I was just reading the Sweetspot blog on espn, and noticed that it’s probably a good time to talk about home run difficulty ratings, so maybe people will stop flipping out about Jose Bautista, and whether he’s going to break the home run record, and whether it means he’s on PEDs or something. ‘Cause he might just be running up his home run numbers against pitchers who give up a lot of homers, but we wouldn’t notice that, would we, because we treat every home run equally. Which is kind of silly, given that we have the data to do better in this day and age. We have websites that tell us how much break each curveball had in every game, but we still go around thinking hitting a homer off Roy Halladay and hitting a homer off Colby Lewis should count the same when we’re trying to project for the rest of the season. Sure, they both count as one in the home run total, but if you’re going to look at someone’s home runs part way through the year and project it through the rest of the season, it might be a good idea to consider whether or not he’s likely to face the same quality of pitching for the rest of the year. And when you factor in the quality of pitchers Bautista has homered off so far this year, he’s not really far out of line with the rest of the league leaders.

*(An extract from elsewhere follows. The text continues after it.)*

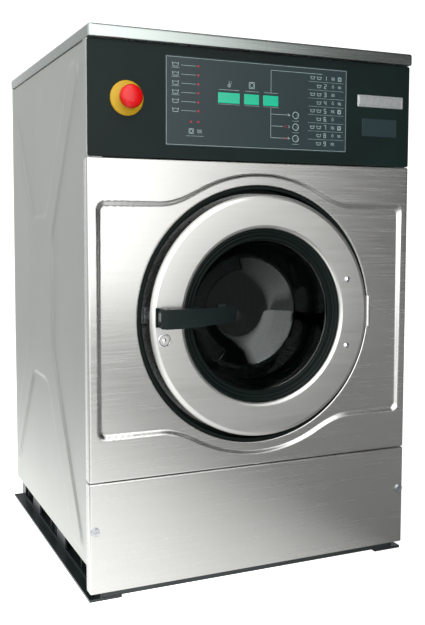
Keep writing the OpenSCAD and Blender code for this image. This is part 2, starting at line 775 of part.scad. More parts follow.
module drain_valve() color([0.25, 0.26, 0.28]) at_front() {
    difference() {
        union() {
            translate([drain_x, drain_y, drain_z]) ycyl(drain_r - 2, cabinet_d + 1 - drain_y);
            translate([drain_x, cabinet_d, drain_z]) ycyl(drain_r, drain_out);
            translate([drain_x, drain_y, drain_z]) cylinder(r = drain_r, h = drain_neck);
            translate([drain_x, drain_y, drain_z]) ycyl(42, 50);
            translate([drain_x - 75, drain_y + 2, drain_z - 25]) cube([60, 40, 50]);
            block([drain_x - 30, drain_y + 10, beam_top], [drain_x + 30, drain_y + 40, drain_z - 30]);
            block([drain_x - 30, strut_y[0] - beam_w / 2, beam_top], [drain_x + 30, drain_y + 40, beam_top + 4]);
        }
        translate([drain_x, drain_y + 20, drain_z]) ycyl(drain_bore, cabinet_d);
        translate([drain_x, drain_y, drain_z + 15]) cylinder(r = drain_bore, h = drain_neck);
    }
}

// A pleated rubber sleeve between two pipes of radius r.
module pleats(r, low, high, folds) {
    step = (high - low) / folds;
    rotate_extrude() polygon(concat(
        [[r + slack, high], [r + slack, low]],
        [for (i = [0:folds - 1], p = [[3, 0], [7, 0.5]]) [r + p[0], low + step * (i + p[1])]],
        [[r + 3, high]]
    ));
}

module drain_bellows() color(rubber) at_front() translate([drain_x, drain_y, 0])
    pleats(drain_r, drain_z + drain_neck - 12, door_z - tub_r - drain_stub + 12, 4);

module fill_hose() color(rubber) at_front() translate([soap_out_x, soap_out_y, 0])
    pleats(16, door_z + tub_r - 12, soap_floor - 4, 7);

module door_catch() color(zinc) at_door() translate([lever_pin_x, 0, lever_z]) difference() {
    block([-18, hook_y - 8, -14], [32, plate_y, 14]);
    block([-15, hook_y - 3.5, -15], [40, plate_y - 3, 15]);
    block([-11.5, hook_y - 9, -15], [40, plate_y - 3, 15]);
}

// ---- drum and drive ----

module drum_shell() color(steel) at_door() translate([0, drum_y, 0]) difference() {
    ycyl(drum_r, drum_depth);
    translate([0, drum_t, 0]) ycyl(drum_r - drum_t, drum_depth - 2 * drum_t);
    translate([0, -overcut, 0]) ycyl(mouth_r + 6, drum_t + 2 * overcut);
}

module drum_lifters() color(steel) at_door() translate([0, drum_y + 22, 0]) for (a = [0:120:240]) rotate([0, a, 0])
    plate_y(drum_depth - 44) intersection() {
        polygon([[-27, drum_r], [-27, drum_r - 10], [-11, drum_r - 46], [11, drum_r - 46],
                 [27, drum_r - 10], [27, drum_r]]);
        circle(drum_r - drum_t - slack);
    }

module drum_shaft() color(zinc) at_door() {
    start = drum_y + drum_depth;
    translate([0, start, 0]) ycyl(shaft_r, shaft_end - start);
    translate([0, start, 0]) ycyl(shaft_r + 18, 8);
    for (a = [30:120:270]) rotate([0, a, 0])
        translate([-16, start, 0]) cube([32, 8, drum_r - 24]);
}

module drum_pulley() color([0.45, 0.46, 0.48]) at_door() translate([0, belt_y - pulley_w / 2, 0]) difference() {
    union() {
        yring(pulley_r, pulley_r - 12, pulley_w);
        yring(pulley_r - 10, shaft_r + 10, 8);
        yring(shaft_r + 20, shaft_r, pulley_w);
    }
    for (a = [0:60:300]) rotate([0, a, 0])
        translate([0, -overcut, pulley_r * 0.6]) ycyl(pulley_r * 0.2, 12);
}

module motor_pulley() color([0.45, 0.46, 0.48]) at_front() translate([motor_x, 0, motor_z]) {
    translate([0, belt_y - pulley_w / 2 - 30, 0]) ycyl(11, pulley_w + 34);
    translate([0, belt_y - pulley_w / 2, 0]) yring(motor_pulley_r, 11, pulley_w);
}

// ---- door ----

glass_rim_r = gasket_in_r + 18;
// Radius of the glass bowl's outer surface where the mouth seal's lip meets it, with room for the lip
glass_lip_r = gasket_in_r - 4.3;

module door_ring() color(steel) at_door() {
    face = -ring_out;
    difference() {
        yturn() polygon([
            [ring_in_r, face + 13], [ring_in_r, face + 5], [ring_in_r + 2, face + 1.5], [ring_in_r + 6, face],
            [ring_r - 7, face], [ring_r - 2, face + 2], [ring_r, face + 6], [ring_r, face + roll + 3],
            [ring_r - ring_t, face + roll + 3], [ring_r - ring_t, face + 6.6], [ring_r - 3, face + 3.4],
            [ring_r - 7.5, face + ring_t], [ring_in_r + 6.5, face + ring_t], [ring_in_r + 3, face + 3],
            [ring_in_r + ring_t, face + 6], [ring_in_r + ring_t, face + 13]
        ]);
        block([lever_pin_x - 7, -ring_out - 2, lever_z - 11], [lever_pin_x + 24, 0, lever_z + 11]);
        for (z = [-bolt_z, bolt_z]) translate([bolt_x, -ring_out - 1, z]) ycyl(3 + slack, 4);
        translate([lock_x, -ring_out - 1, lock_z]) ycyl(9 + slack, 6);
    }
}

module door_frame() color(dark) at_door() difference() {
    union() {
        translate([0, -frame_front, 0]) yring(frame_r, ring_in_r + ring_t + slack, frame_front + frame_back);
        translate([0, -10, 0]) yring(ring_in_r + 7, ring_in_r + ring_t + slack, 12);
        translate([0, frame_back - 4, 0]) yring(ring_in_r + 4, glass_rim_r - 8, 4);
        translate([lock_x, -ring_out + ring_t + slack, lock_z]) ycyl(12, ring_out - 4);
        for (a = [35, 90, 145, 215, 270, 325]) rotate([0, a, 0])
            translate([192, -ring_out + ring_t, 0]) ycyl(5, ring_out - 4);
    }
    block([bolt_x - 16, -12, -bolt_z - 12 - slack], [half_w, -frame_front + 0.2, bolt_z + 12 + slack]);
    block([lever_pin_x - 13, -30, lever_z - 11], [lever_pin_x + 33, 30, lever_z + 11]);
    translate([lock_x, -ring_out, lock_z]) ycyl(9 + slack, ring_out + 6);
}

module glass_gasket() color(rubber) at_door() yturn() polygon([
    [ring_in_r - slack, -ring_out + 7], [ring_in_r - 4, -ring_out + 5], [ring_in_r - 8, -ring_out + 9],
    [ring_in_r - 11, -ring_out + 8], [gasket_in_r + 3, -ring_out + 11], [gasket_in_r, -ring_out + 14],
    [gasket_in_r + 1, -5 - slack], [glass_rim_r + slack, -5 - slack], [glass_rim_r + slack, 1 + slack],
    [gasket_in_r + 8, 1 + slack], [gasket_in_r + 8, frame_back - 4 - slack], [ring_in_r - slack, frame_back - 4 - slack]
]);

module door_glass() color([0.55, 0.65, 0.65, 0.4]) at_door() yturn() {
    knee = bowl_depth - 26;
    step = 38;
    cone = gasket_in_r - 14.5;
    polygon([
        [glass_rim_r, -5], [gasket_in_r - 1, -5], [cone, step], [cone - 16, knee], [cone - 36, bowl_depth - 13],
        [cone - 70, bowl_depth - 4], [0, bowl_depth], [0, bowl_depth + glass_t],
        [cone - 68, bowl_depth + glass_t - 4], [cone - 32, bowl_depth + glass_t - 13.5],
        [cone - 16 + glass_t, knee + 4], [cone + glass_t, step + 1], [gasket_in_r + 4, 1], [glass_rim_r, 1]
    ]);
}

module hinge_arm() color(dark) at_door() difference() {
    union() {
        block([bolt_x - 12, -10, -bolt_z - 12], [bolt_x + 14, -frame_front, bolt_z + 12]);
        block([bolt_x, -10, -knuckle_h / 2], [hinge_x, -5, knuckle_h / 2]);
        translate([hinge_x, hinge_y, -knuckle_h / 2]) cylinder(r = knuckle_r, h = knuckle_h);
    }
    block([hinge_x - knuckle_r - 1, -30, -tongue_h / 2 - slack], [half_w, 30, tongue_h / 2 + slack]);
    translate([hinge_x, hinge_y, -50]) cylinder(r = hinge_pin_r, h = 100);
    for (z = [-bolt_z, bolt_z]) translate([bolt_x, -11, z]) ycyl(3, 12);
}

module hinge_bracket() color(dark) at_door() difference() {
    union() {
        translate([hinge_x, hinge_y, -tongue_h / 2]) cylinder(r = knuckle_r, h = tongue_h);
        block([hinge_x - 3, hinge_y, -tongue_h / 2], [hinge_x + 3, plate_y, tongue_h / 2]);
        block([hinge_x - 30, plate_y - 5, -40], [hinge_x + 20, plate_y, 40]);
    }
    translate([hinge_x, hinge_y, -50]) cylinder(r = hinge_pin_r + running, h = 100);
}

module hinge_pin() at_door() translate([hinge_x, hinge_y, -knuckle_h / 2 - 1])
    cylinder(r = hinge_pin_r, h = knuckle_h + 2);

module hinge_bolts() color(zinc) at_door() for (z = [-bolt_z, bolt_z]) translate([bolt_x, -ring_out, z]) {
    yturn() polygon([[0, -3.6], [2.5, -3.4], [4.8, -2], [5.6, 0], [3, 0], [3, ring_out - frame_front], [0, ring_out - frame_front]]);
}

module lock_barrel() color(zinc) at_door() translate([lock_x, -ring_out, lock_z]) yturn()
    polygon([[0, 1], [3.5, -0.2], [5.5, 1.6], [7.5, 0.4], [9, -1.6], [11.5, -1.4], [12, 0], [9, 0],
             [9, ring_out - 6], [0, ring_out - 6]]);

module handle_bracket() color(dark) at_door() translate([lever_pin_x, 0, lever_z]) difference() {
    union() {
        for (z = [-lever_h / 2, lever_h / 2 - 5]) {
            translate([0, lever_pin_y, z]) cylinder(r = 8, h = 5);
            block([-8, lever_pin_y, z], [8, -ring_out, z + 5]);
        }
        block([-12, -ring_out - 4, -lever_h / 2], [-8, -ring_out, lever_h / 2]);
    }
    translate([0, lever_pin_y, -40]) cylinder(r = lever_pin_r, h = 80);
}

module handle_pin() at_door() translate([lever_pin_x, lever_pin_y, lever_z - lever_h / 2])
    cylinder(r = lever_pin_r, h = lever_h);

module door_pins() color(zinc) {
    hinge_pin();
    handle_pin();
}

module handle_lever() color(dark) at_door() translate([lever_pin_x, 0, lever_z]) difference() {
    hub_h = lever_h - 10 - 2 * slack;
    union() {
        translate([0, 0, -hub_h / 2]) linear_extrude(hub_h)
            polygon([[-10, -52], [16, -52], [9, -32], [-6, -32]]);
        translate([0, 0, -lever_h / 2]) linear_extrude(lever_h) polygon([
            [-12, -50], [-12, -54], [-7, -62], [82, -61], [128, -51], [133, -46], [130, -40], [124, -39],
            [82, -49]
        ]);
        block([96, -48, 0], [112, -41, lever_h / 2 + 5]);
    }
    translate([0, -20, 0]) rotate([90, 0, 0]) linear_extrude(60)
        polygon([[24, -lever_h / 2 - 1], [140, -lever_h / 2 - 1], [140, -lever_h / 2 + 9], [24, -lever_h / 2]]);
    translate([0, lever_pin_y, -40]) cylinder(r = lever_pin_r + running, h = 80);
}

module latch_hook() color(zinc) at_door() translate([lever_pin_x, 0, lever_z - 8]) linear_extrude(16) polygon([
    [-3, -31.7], [5, -31.7], [5, hook_y + 1], [-4, hook_y + 1], [-9, hook_y - 2], [-3, hook_y - 3]
]);

base_side_rails();
base_cross_beams();
cabinet_frame();
side_panel_left();
side_panel_right();
front_panel();
door_gap_seal();
lower_panel();
rear_panel();
panel_fasteners();
top_lid();
soap_box();
soap_lid();
control_housing();
control_fascia();
control_overlay();
display_windows();
key_select();
key_start();
key_eco();
estop_plate();
estop_stem();
estop_head();
estop_contact_block();
control_board();
drive_unit();
water_valves();
cable_gland();
tub_shell();
tub_front_plate();
tub_mouth_seal();
bearing_housing();
bearings();
tub_cradle();
damper_cylinders();
damper_rods();
suspension_springs();
motor_body();
drive_belt();
drain_valve();
drain_bellows();
fill_hose();
door_catch();
drum_shell();
drum_lifters();
drum_shaft();
drum_pulley();
motor_pulley();
door_ring();
door_frame();
door_glass();
glass_gasket();
hinge_arm();
hinge_bracket();
door_pins();
hinge_bolts();
lock_barrel();
handle_bracket();
handle_lever();
latch_hook();
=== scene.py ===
"""Looks for a commercial front-loading washer extractor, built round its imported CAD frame.

Lengths in the classes are millimetres. Across is x, height is z, and depth is counted from the plane of the
cabinet's front face towards the back; `metres` turns such points into the frame's own metres.
"""

import sys
import logging
import math
from dataclasses import dataclass, field
from enum import Enum

import bmesh
import bpy
import numpy as np
from mathutils import Matrix, Vector


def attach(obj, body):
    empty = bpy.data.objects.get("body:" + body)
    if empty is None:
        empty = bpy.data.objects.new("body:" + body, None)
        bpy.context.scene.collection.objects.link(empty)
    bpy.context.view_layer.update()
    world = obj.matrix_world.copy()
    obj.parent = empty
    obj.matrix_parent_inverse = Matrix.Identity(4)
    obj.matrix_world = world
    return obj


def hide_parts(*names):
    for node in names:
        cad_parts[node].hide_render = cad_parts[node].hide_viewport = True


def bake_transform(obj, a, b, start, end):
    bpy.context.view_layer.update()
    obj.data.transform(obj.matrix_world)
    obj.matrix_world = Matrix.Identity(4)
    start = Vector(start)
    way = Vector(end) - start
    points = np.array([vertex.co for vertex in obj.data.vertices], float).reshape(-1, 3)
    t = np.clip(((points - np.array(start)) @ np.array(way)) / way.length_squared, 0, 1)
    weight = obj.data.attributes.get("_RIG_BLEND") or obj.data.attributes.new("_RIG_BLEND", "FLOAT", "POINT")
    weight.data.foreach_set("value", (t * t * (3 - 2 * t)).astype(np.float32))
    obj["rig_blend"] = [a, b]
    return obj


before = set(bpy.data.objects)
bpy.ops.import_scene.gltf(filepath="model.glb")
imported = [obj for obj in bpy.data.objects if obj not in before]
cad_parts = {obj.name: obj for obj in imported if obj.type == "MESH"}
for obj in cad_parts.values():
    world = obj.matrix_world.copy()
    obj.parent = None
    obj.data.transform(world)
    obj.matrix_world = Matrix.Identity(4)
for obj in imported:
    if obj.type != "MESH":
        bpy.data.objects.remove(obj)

LOG = logging.getLogger("washer_extractor")
FRONT_Y = -320.0
DOOR_Z = 496.75
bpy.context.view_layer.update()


# ---------------------------------------------------------------- colours and nodes


def linear(code: str, alpha: float = 1.0) -> tuple[float, float, float, float]:
    """Turns an sRGB hex colour into linear RGBA.

    Args:
        code: Six hex digits, with or without a hash.
        alpha: The fourth value.

    Returns:
        Four floats for a colour socket.
    """
    digits = code.lstrip("#")
    parts = np.array([int(digits[i:i + 2], 16) for i in (0, 2, 4)]) / 255.0
    flat = np.where(parts <= 0.04045, parts / 12.92, ((parts + 0.055) / 1.055) ** 2.4)
    return (float(flat[0]), float(flat[1]), float(flat[2]), alpha)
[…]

So this looks like a job for Home Run Equivalent Difficulty. Here’s the top 10 this year:

Batter HR HRed*
Jay Bruce 8 13.4
Jose Bautista 16 12.6
Ryan Braun 12 11.3
Paul Konerko 10 10.6
Troy Tulowitzki 11 10.4
Lance Berkman 11 10.1
Adrian Beltre 10 9.8
Ryan Howard 9 9.8
Curtis Granderson 14 9.6
Robinson Cano 9 9.4

So yeah, Jose Bautista is having a great season – 16 home runs. But only 5 of them have been against pitchers who prevent home runs at better than the league average rate per plate appearance. Major League pitchers are giving up homers about once every 43.1 plate appearances this year, but the best pitcher Bautista has homered off only gives up a homer every 50.6 plate appearances (David Price -though Bautista did get 2 off him). He’s hit homers off James Hoey (14.7 bf per HR), Colby Lewis (18.3 bf per HR – 12 homers allowed to lead the AL), Joe Nathan (20.6 bf per HR), Freddy Garcia (26 bf per HR), and AJ Burnett (26.1 bf per HR). In all, half of Bautista’s homers have been hit against pitchers who give up homers at least 50% more often than the major league average. He still hit them though – so he’s still having an awesome season – but it seems like if he’s hit this many homers against homer-prone pitchers, he might be spending more time facing easier pitching now than he will for the rest of the season.

*- HRed is calculated by taking each home run, calculating the rate of batters faced per home run allowed for the pitcher who gave it up, dividing that by the league average, and adding them all up.   So his homer against Colby Lewis is only worth about .4 homers against average pitching, the way I figure it.  And, his 16 homers are only equal to about 12.6 homers against average pitchers.  These numbers are all subject to change though – any of those pitchers who looks like they give up a lot of homers right now might drastically improve by the end of the season, and maybe the feat of homering off Colby Lewis will look more difficult.  And of course maybe Bautista will continue to get enough chances against pitchers who give up a lot of homers to continue his home run pace and crank out 65.  I’m not saying that can’t happen.  I’m just saying the 16 he has so far were hit off relatively easy pitchers to homer against.

Also, he’s only got 1 HBP this year, so he’s clearly doing something wrong based on that alone.

Twins and Mariners hit each other 200 times (not in one game)

Wednesday, May 18th, 2011

Felix Hernandez hit Alexi Casilla in the game between the Mariners and Twins, and that was the 200th plunk ever recorded in a game between those teams. Hernandez now has 37 hit batters, moving him into 5th place on the Mariners all time list, ahead of Freddy Garcia, Ryan Franklin and Joel Piniero. 23 of those have been at Safeco Field – that’s the 2nd most in park history, 4 behind Jamie Moyer‘s park record. Francisco Liriano hit Brendan Ryan later in that game, giving the teams 201 plunks against each other. That was number 20 for Liriano’s career.

Aramis Ramirez got his 81st career plunk, and his 49th for the Cubs. That moves him ahead of Andy Pafko on the Cubs all time HBP list into sole possession of 5th place. Edinson Volquez threw that one, and it was the 5th time he hit someone playing third base – or the 5 position if your scoring at home.